March 13, 2006

vim shmim

Religion isn’t the opiate of the masses anymore, Karl. IDEs are.

“The whitespace thing is simply that Python uses indentation to determine block nesting. It forces you to indent everything a certain way, and they do this so that everyone’s code will look the same. A surprising number of programmers hate this, because it feels to them like their freedom is being taken away; it feels as if Python is trampling their constitutional right to use shotgun formatting and obfuscated one-liners.”

The thing is, the forced indenting is one of the reasons I wanted to learn Python.  I don’t want work on code that was created by some crackhead programmer who thinks fitting his entire program into a single line will somehow reduce the number of bugs due to faulty statistical analysis.  Either way, it’s an enjoyable rant on what programming languages one should learn, by Stevey, whoever that is.

No Comments »

  1. TIME VORTEX! Red, you should never never post links like this without putting (the number of pages in parentheses, and an exclamation point if it’s a page turner!) Shawn was right. You must be destroyed.

    Comment by Kris Kowal — March 16, 2006 @ 12:32 pm

  2. If God uses an editor it’s vim. Lucifer uses emacs!

    Comment by Anonymous — March 16, 2006 @ 6:20 pm

  3. Have you honestly run into un-indented or inconsistently indented code, even once? I don’t know that Python was indeed designed to prevent such idiocy, but limiting lines to 80 columns sounds more useful to me.

    And what makes you think the statistical analysis is invalid?

    Comment by Casey — March 16, 2006 @ 10:54 pm

  4. Have you honestly run into un-indented or inconsistently indented code, even once? I don’t know that Python was indeed designed to prevent such idiocy, but limiting lines to 80 columns sounds more useful to me.

    Depends on how you define consistency. Of course most people manage to be consistent with themselves, but I want everyone to be consistent with me. Now, this isn’t very likely to happen any time soon in C/Java/C# etc… Python gave me the hope that any code I work on would have a consistent coding style, and I wouldn’t have to deal with both the GNU and K&R style being acceptable in the same language. Not that there’s an inherent problem with either GNU or K&R, I’d just rather I only had to deal with one. To sum up this paragraph:, I want consistent style because I’m anal.

    And what makes you think the statistical analysis is invalid?

    First of all, I haven’t seen any statistical analysis. This is my blog, not Popular Science, and I’ll talk out of my ass whenever I damn well feel like it.
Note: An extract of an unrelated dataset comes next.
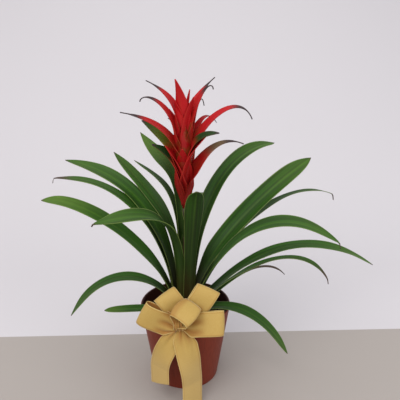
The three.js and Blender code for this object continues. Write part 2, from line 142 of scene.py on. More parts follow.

    With that out of the way, here’s the deal: I’m willing to accept that better coders produce more concise code, and that there are fewer bugs in their code as a result of the fact that they are better coders. What I am not willing to accept is that if you take a coder and place limits on how long his code may be, there will somehow be fewer bugs.

    Comment by red — March 18, 2006 @ 7:58 am

  5. I’ve never bothered to try Python (only partially because I’m a little annoyed by languages trying to save me from myself), but I think Python only requires consistent indentation, not a certain style, e.g. tabs, 3-space, 4-space, etc. Is this much of an improvement?

    Here’s my understanding of the alleged correlation of between LOC and bugs. To write concise code requires a deep and clear understanding of the problem; coders with such an understanding introduce fewer bugs. Therefore, requiring concise code results in fewer bugs. It could be BS.

    Comment by Casey — March 18, 2006 @ 6:18 pm

  6. Dude, the comments on this posting are incredibly nerdy.

    Unbelieveable.

    Comment by Byron — March 19, 2006 @ 11:45 pm

  7. I’m with Byron on this. If it’s beyond html it’s beyond me…

    Comment by Alicia — March 21, 2006 @ 2:00 pm

  8. Welcome to the world of the CS major.